Весна к 1-му мая развернулась во всей красе. С незапамятных времен среди населения города Киева установился обычай праздновать 1-му[мая] в кадетской роще всеобщей маевкой. Еще за несколько дней в отделенной от зданий корпуса части нашей рощи строились многочисленные балаганы, карусели, высокие шесты с подарками на их верхушках и проч. Туда заранее привозился всякого рода предпринимателями ходкий товар: съестные припасы и крепкие напитки, разного рода мелкой галантереи и игрушки. С раннего утра разгоряченные толпы всякого звания и положения киевских обывателей со своими семьями тянулись непрерывной вереницей мимо нашего корпуса на «маевку».

В этот же день с утра, по приказанию директора, мобилизовались все силы администрации корпуса, чтобы всех кадет никуда из зданий корпуса ни на какие гуляния не выпускать, а держать в классах или в рекреационных залах по обычному расписанию будней.
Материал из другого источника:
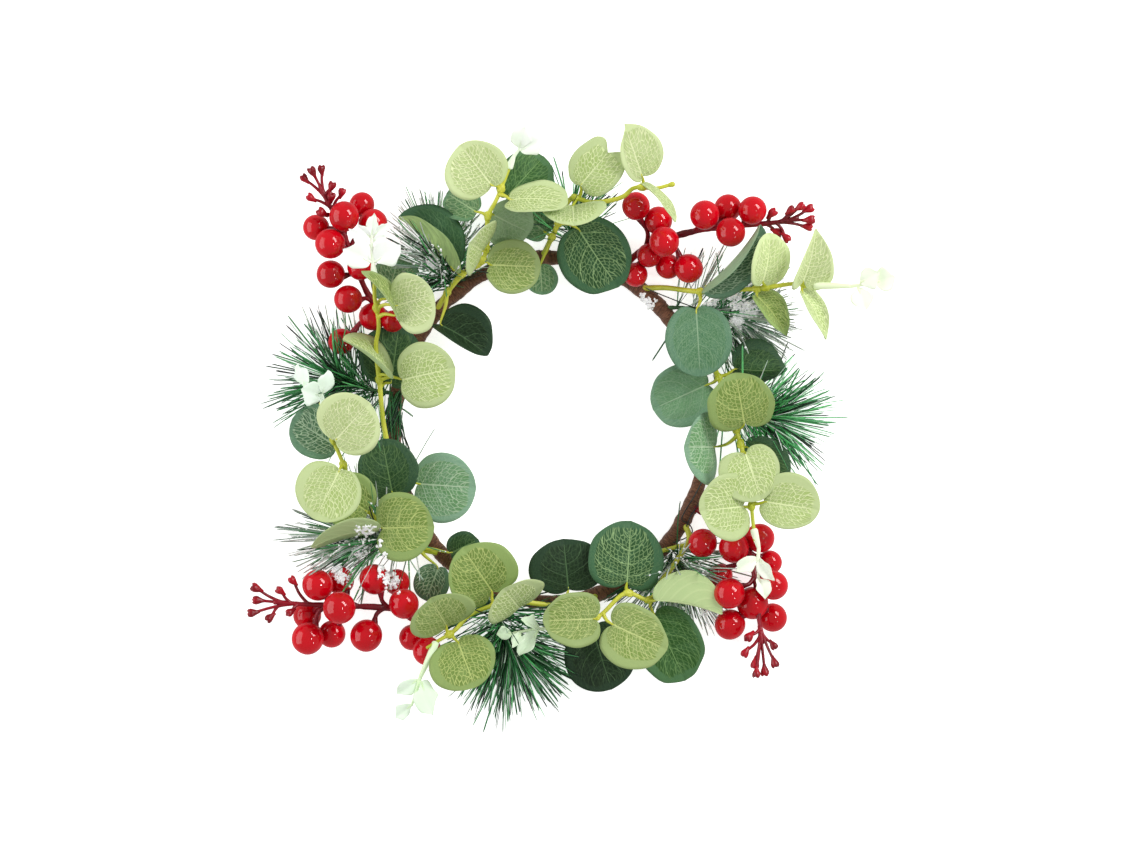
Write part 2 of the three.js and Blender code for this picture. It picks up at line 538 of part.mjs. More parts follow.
function needleIsClear(root, tip, triangles) {
  const length = root.distanceTo(tip);
  const samples = Math.ceil(length / NEEDLE_SAMPLE);
  const nearest = new THREE.Vector3();
  for (let i = 0; i <= samples; i += 1) {
    const place = root.clone().lerp(tip, i / samples);
    for (const { triangle, centre, radius } of triangles) {
      if (centre.distanceTo(place) > radius + NEEDLE_CLEARANCE) continue;
      triangle.closestPointToPoint(place, nearest);
      if (nearest.distanceTo(place) < NEEDLE_CLEARANCE) return false;
    }
  }
  return true;
}

// Lifts a unit vector to a least slope and keeps its length
function keepAbove(aim, slope) {
  if (aim.z >= slope) return;
  const level = Math.sqrt(1 - slope ** 2) / Math.hypot(aim.x, aim.y);
  aim.set(aim.x * level, aim.y * level, slope);
}

// Needles stand all round a slim core and fan out past its end. One that would meet another piece
// or the surface below is bent aside, then tried shorter, and left out if neither clears it.
function pineSprig({ core, needles }, others) {
  const points = core.map(vector);
  const path = new THREE.CatmullRomCurve3(points, false, 'centripetal');
  const solids = [bar(points, PINE_CORE_RADIUS, CORE_SIDES, CORE_STEPS)];
  const sprigReach = SPRIG_MIDDLE * path.getLength() + NEEDLE_LENGTH + PINE_CORE_RADIUS;
  const triangles = trianglesNear(others, path.getPointAt(SPRIG_MIDDLE), sprigReach);
  for (let i = 0; i < needles; i += 1) {
    const share = FIRST_NEEDLE + (LAST_NEEDLE - FIRST_NEEDLE) * Math.sqrt((i + 0.5) / needles);
    const root = path.getPointAt(share);
    const forward = path.getTangentAt(share);
    const level = new THREE.Vector3(-forward.y, forward.x, 0).normalize();
    const raised = forward.clone().cross(level);
    const reach = NEEDLE_LENGTH + PINE_CORE_RADIUS;
    const near = triangles.filter(({ centre, radius }) => centre.distanceTo(root) < radius + reach);
    const lean = THREE.MathUtils.degToRad(THREE.MathUtils.lerp(...NEEDLE_LEAN, share ** 3));
    let placed = false;
    for (const scale of NEEDLE_SCALES) {
      for (let attempt = 0; attempt < ASIDE_TRIES && !placed; attempt += 1) {
        const aside = (attempt % 2 === 0 ? 1 : -1) * Math.ceil(attempt / 2) * ASIDE_TURN;
        const turn = i * GOLDEN_TURN + aside;
        const aim = forward.clone().multiplyScalar(Math.cos(lean));
        aim.addScaledVector(level, Math.sin(lean) * Math.cos(turn));
        aim.addScaledVector(raised, Math.sin(lean) * Math.sin(turn));
        const length = NEEDLE_LENGTH * scale;
        keepAbove(aim, (LOWEST_NEEDLE - root.z) / length);
        const tip = root.clone().addScaledVector(aim, length);
        const clearOf = root.clone().addScaledVector(aim, NEEDLE_FREE * PINE_CORE_RADIUS);
        if (needleIsClear(clearOf, tip, near)) {
          solids.push(spike(root, tip, NEEDLE_RADIUS, 0, 3));
          placed = true;
        }
      }
      if (placed) break;
    }
  }
  return join(solids);
}

// Blind hole that seats the root of a stem, following the stem itself
function seatHole(stem, radius, sides, steps) {
  const points = stem.map(vector);
  const aim = points[1].clone().sub(points[0]).normalize();
  points[0].addScaledVector(aim, -2 * SEAT_GAP);
  return bar(points, radius + SEAT_GAP / Math.cos(Math.PI / sides), sides, steps);
}

// The ring is turned as a round one and then drawn out to an oval, with the tape's wraps standing
// proud in turn and swelling where stems are bound in. Its underside stays flat.
function tapedRing(roots) {
  const profile = [];
  for (let i = 0; i <= RING_SIDES; i += 1) {
    const turn = (((i % RING_SIDES) + 0.5) / RING_SIDES) * 2 * Math.PI;
    profile.push(new THREE.Vector2(RING_HALF_X + RING_RADIUS * Math.cos(turn), RING_RADIUS * Math.sin(turn)));
  }
  const geometry = new THREE.LatheGeometry(profile, 2 * TAPE_WRAPS);
  geometry.rotateX(Math.PI / 2);
  const places = geometry.attributes.position;
  const flat = RING_RADIUS * Math.cos(Math.PI / RING_SIDES);
  for (let i = 0; i < places.count; i += 1) {
    const turn = Math.atan2(places.getY(i), places.getX(i));
    const out = Math.hypot(places.getX(i), places.getY(i)) - RING_HALF_X;
    const centre = new THREE.Vector2(RING_HALF_X * Math.cos(turn), RING_HALF_Y * Math.sin(turn));
    const outward = new THREE.Vector2(Math.cos(turn) / RING_HALF_X, Math.sin(turn) / RING_HALF_Y).normalize();
    const nearest = Math.min(...roots.map(([x, y]) => Math.hypot(x - centre.x, y - centre.y)));
    const swell = BINDING_SWELL * Math.exp(-((nearest / BINDING_REACH) ** 2));
    const wrap = Math.round((turn / Math.PI) * TAPE_WRAPS) % 2 === 0 ? 0 : TAPE_STEP;
    const grown = 1 + swell + wrap;
    const place = centre.addScaledVector(outward, out * grown);
    places.setXYZ(i, place.x, place.y, (places.getZ(i) + flat) * grown);
  }
  return toSolid(geometry);
}

const stems = [...Object.values(SPRAYS), ...Object.values(PICKS)].map(({ stem }) => stem);
const cores = Object.values(SPRIGS).map(({ core }) => core);
let ring = tapedRing([...stems, ...cores].map((stem) => stem[0]));
for (const { stem } of Object.values(SPRAYS)) {
  ring = ring.subtract(seatHole(stem, EUCALYPTUS_STEM_RADIUS, STEM_SIDES, stemSteps(stem)));
}
for (const { stem } of Object.values(PICKS)) {
  ring = ring.subtract(seatHole(stem, BERRY_STEM_RADIUS, STEM_SIDES, stemSteps(stem)));
}
for (const core of cores) ring = ring.subtract(seatHole(core, PINE_CORE_RADIUS, CORE_SIDES, CORE_STEPS));

const pieces = { wrapped_ring: [ring, TAPE_BROWN] };
for (const [name, spray] of Object.entries(SPRAYS)) pieces[name] = [leafyStem(spray), LEAF_GREEN];
for (const [name, tip] of Object.entries(TIPS)) {
  const { stem } = SPRAYS[name.replace('tip', 'spray')];
  pieces[name] = [paleTip(tip, stem), PALE_MINT];
}
for (const [name, pick] of Object.entries(PICKS)) pieces[name] = [berryPick(pick), BERRY_RED];
for (const [name, sprig] of Object.entries(SPRIGS)) {
  pieces[name] = [pineSprig(sprig, Object.values(pieces).map(([solid]) => solid)), PINE_GREEN];
}

const wreath = new THREE.Group();
for (const [name, [solid, finish]] of Object.entries(pieces)) {
  const mesh = new THREE.Mesh(toGeometry(solid), new THREE.MeshStandardMaterial(finish));
  mesh.name = name;
  wreath.add(mesh);
}
const extent = new THREE.Box3().setFromObject(wreath);
const middle = extent.getCenter(new THREE.Vector3());
wreath.position.set(-middle.x, -middle.y, -extent.min.z);

export default wreath;
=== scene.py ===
"""A small artificial Christmas wreath: fine meshes that stand in for the plain solids of its part.

Places and sizes are in millimetres from the middle of the ring, with the ring's underside at
height 0, and are moved into the row frame, in metres, when a piece is made.
"""

from math import cos, exp, pi, radians, sin

import bpy
import numpy as np
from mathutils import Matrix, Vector
from mathutils.bvhtree import BVHTree
from numpy.linalg import norm


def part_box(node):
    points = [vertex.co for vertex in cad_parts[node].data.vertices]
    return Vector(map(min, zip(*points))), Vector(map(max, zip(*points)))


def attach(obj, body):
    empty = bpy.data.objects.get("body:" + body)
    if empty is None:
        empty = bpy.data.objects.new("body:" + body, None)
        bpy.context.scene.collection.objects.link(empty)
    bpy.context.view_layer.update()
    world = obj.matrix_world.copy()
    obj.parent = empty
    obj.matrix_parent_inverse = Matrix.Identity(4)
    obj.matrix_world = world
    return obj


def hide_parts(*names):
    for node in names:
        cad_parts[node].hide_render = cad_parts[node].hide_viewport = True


SEED = 20
MM = 0.001

# Ring
RING_HALF_X = 79
RING_HALF_Y = 87
RING_RADIUS = 3.4
RING_STEPS = 960
RING_SIDES = 22
RING_LOW_CORNER = (-82.381, -90.141)  # of the ring's own box, which gives its middle in the row frame
RING_FLAT = 3.14  # height of the ring's middle line over its flat underside
TAPE_PITCH = 5.2
TAPE_EDGE = 0.07  # share of the radius by which a wrap's edge stands proud
LOOSE_WIRES = [  # thin ends of binding wire that lie on the tape
    [(76.5, -26, 9), (72.5, -33.5, 10), (67.3, -42, 10.5), (66.3, -45, 10), (70.6, -48.2, 9),
     (71.6, -51.5, 8), (68, -54.5, 9), (62, -56.8, 8.5)],
    [(78.5, -30, 7), (75, -37, 8.5), (70.5, -44, 8.5), (68.6, -49, 8)],
]
WIRE_RADIUS = 0.32
BINDING_SWELL = 0.18  # share of the radius, where a stem is bound in
BINDING_REACH = 7

# Stems
STEM_STEPS = 160  # in which a stem is searched for the place where a leaf or berry grows
STEM_RADIUS = 1.25
CLEAR_OF_TAPE = 12  # height from which leaves and berries grow
PIN_LENGTH = 6
CAP_RISE = 0.4  # how far a tube's end bulges, as a share of its radius
KNOB_RADII = (0.75, 1.15, 1.5, 1.35, 1.55, 1.25, 0.8)
KNOB_GAP = 4.5  # between the places where leaves grow, for each to have its own collar
BERRY_STEM_RADIUS = 1.8
PEDICEL_BACK = 8  # how far towards the root a berry's stalk leaves its stem
BUD_BACK = 4
BUD_PROFILE = [  # along, radius and how far it is drawn into points
    (-4.4, 0.6, 0), (-3.2, 0.9, 0), (-1.9, 1.5, 0.1), (-0.7, 1.95, 0.3), (0.3, 1.85, 0.6), (0.9, 1.25, 0.8),
    (0.6, 0.6, 0.5),
]
BUD_SIDES = 12
CORE_RADIUS = 1.0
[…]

Снаружи у всех запертых выходов из зданий корпуса стояли надежные служители. Все воспитатели были на местах внутри и строго следили за поведением кадет. После обеда вместо гуляния все мы были загнаны в классы и нам, по особому распоряжению инспектора, розданы были в классах математические задачи из пройденного курса, решение которых было обязательным для каждого из нас.
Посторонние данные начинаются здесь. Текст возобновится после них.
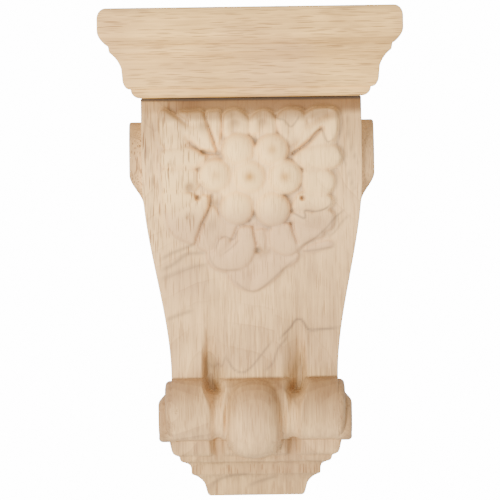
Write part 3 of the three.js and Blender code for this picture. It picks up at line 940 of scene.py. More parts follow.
@dataclass(frozen=True)
class ScrollBoss:
    """A round scroll that stands out of a side, with a spiral groove in its face."""

    side: Side
    name: str
    depth: float
    height: float
    radius: float
    inner: float
    foot: float
    face: float
    tail_from: float
    tail_to: float
    winding: int
    squash: tuple[float, float] = (1.0, 1.0)
    turns: float = 1.75
    groove_width: float = 1.15
    groove_depth: float = 1.7
    edge: float = 1.3
    edge_drop: float = 1.3

    def build(self) -> bpy.types.Object:
        """Makes the boss as a closed solid, sunk a little into the side."""
        around, rim_rings = 96, 8
        face_rings = 22 if self.turns else 6
        angles = np.linspace(0, 2 * math.pi, around, endpoint=False)
        reach = np.concatenate([np.linspace(0.04, 0.9, face_rings), np.linspace(0.925, 1, rim_rings)])
        rows = [self._ring(angles, 1.0, np.full(around, self.inner))]
        for share in reach[::-1]:
            rows.append(self._ring(angles, share, self._face(angles, share)))
        points = np.concatenate(rows)
        ends = [rows[0].mean(0), rows[-1].mean(0)]
        vertices = np.vstack([points, ends])
        faces = loft_faces(len(rows), around)
        if self.side is Side.LEFT:
            faces = [tuple(reversed(face)) for face in faces]
        return new_object(self.name, vertices, faces)

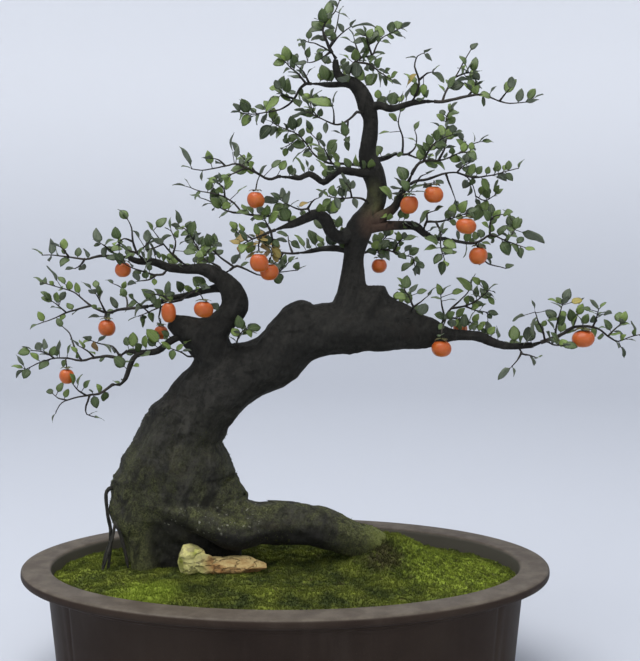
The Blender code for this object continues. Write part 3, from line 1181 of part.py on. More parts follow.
def main():
    """Clears the scene and builds every node."""
    for obj in list(bpy.data.objects):
        bpy.data.objects.remove(obj)
    pot_glaze = material("pot_stoneware", (0.045, 0.036, 0.036), 0.45)
    bark = material("bark", (0.03, 0.028, 0.022), 0.85)
    moss_green = material("moss", (0.09, 0.15, 0.02), 0.95)
    soil_brown = material("soil", (0.05, 0.035, 0.025), 0.95)
    stone = material("rock", (0.45, 0.33, 0.16), 0.8)
    net = material("drain_mesh", (0.02, 0.03, 0.02), 0.5)
    leaf_green = material("leaf", (0.07, 0.12, 0.04), 0.5)
    persimmon = material("persimmon", (0.65, 0.13, 0.02), 0.35)

    wood, sprays, fruits = plan_tree()
    build_pot(pot_glaze)
    build_drain_mesh("drain_mesh_left", -DRAIN_X, net)
    build_drain_mesh("drain_mesh_right", DRAIN_X, net)
    trunk = build_wood(wood, sprays, bark)
    rock = build_rock(stone)
    build_ground(trunk, rock, moss_green, soil_brown)
    for name, spray in sprays.items():
        build_spray(name, spray, leaf_green)
    for name, fruit in fruits.items():
        finish_object(add_object(name, *fruit_mesh(fruit)), persimmon)


main()
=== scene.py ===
"""Looks of a persimmon bonsai in its oval pot, built round the packed model.

It is laid out as an add-on: settings, one operator for each group of like pieces, and a panel.
The tree's plan, in mm, is the one that the solids were made from, so each fine leaf, twig and
fruit stands where its solid stands. Small leaves are then added along the twigs.
"""

import json
import math
import random

import bmesh
import bpy
import numpy as np
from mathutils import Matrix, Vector

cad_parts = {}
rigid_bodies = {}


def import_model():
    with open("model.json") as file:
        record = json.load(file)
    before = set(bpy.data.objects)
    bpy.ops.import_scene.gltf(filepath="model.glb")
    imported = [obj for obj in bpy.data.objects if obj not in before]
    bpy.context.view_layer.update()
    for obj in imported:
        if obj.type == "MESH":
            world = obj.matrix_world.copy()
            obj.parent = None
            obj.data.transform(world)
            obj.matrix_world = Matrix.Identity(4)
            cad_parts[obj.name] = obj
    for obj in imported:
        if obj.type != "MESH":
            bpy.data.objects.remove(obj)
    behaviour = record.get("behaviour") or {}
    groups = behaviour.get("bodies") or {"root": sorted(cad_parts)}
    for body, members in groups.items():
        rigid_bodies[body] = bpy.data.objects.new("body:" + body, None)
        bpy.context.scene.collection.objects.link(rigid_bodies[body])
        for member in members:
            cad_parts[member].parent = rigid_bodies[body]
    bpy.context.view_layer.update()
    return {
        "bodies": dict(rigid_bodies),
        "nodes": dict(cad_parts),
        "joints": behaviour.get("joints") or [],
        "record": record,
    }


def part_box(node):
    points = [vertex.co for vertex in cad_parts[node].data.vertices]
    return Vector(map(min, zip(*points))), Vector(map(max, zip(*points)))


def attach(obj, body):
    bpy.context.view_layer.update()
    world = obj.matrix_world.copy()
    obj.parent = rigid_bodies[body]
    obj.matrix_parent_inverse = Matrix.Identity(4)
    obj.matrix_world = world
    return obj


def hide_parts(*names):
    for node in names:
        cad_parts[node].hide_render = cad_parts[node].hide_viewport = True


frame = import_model()

bl_info = {
    "name": "Persimmon bonsai",
    "version": (1, 0, 0),
    "blender": (4, 5, 0),
    "location": "3D View > Sidebar > Bonsai",
    "description": "Bark, leaves, fruits, pot, moss and stone of a persimmon bonsai",
    "category": "Add Mesh",
}

MM = 0.001
GAP = 0.3
SEED = 27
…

Однако звуки гармоник, песни и оживленные крики проходящей близко зданий корпуса огромной красочной толпы привлекали все наше внимание. Счастливы были те классы, которым хоть что-нибудь видно было из окон. Из тех же помещений, где ничего не было видно, любопытные устремлялись в коридор, в конце которого двойное раскрытое окно позволяло любоваться всей картиной народного массового движения. Длинные фасады буквы Н в плане по расположению комнат были одинаковы во всех этажах. Собственно, кадеты занимали только один длинный трехэтажный фасад плановой буквы. Остальное – жилье администрации и учителей. В каждом этаже фасада размещалось два возраста; широкий коридор внутри этажа, тянувшийся по всему фасаду посередине, застекленной до потолка двойной стенкой с проходными дверями, разделял помещение двух смежных возрастов.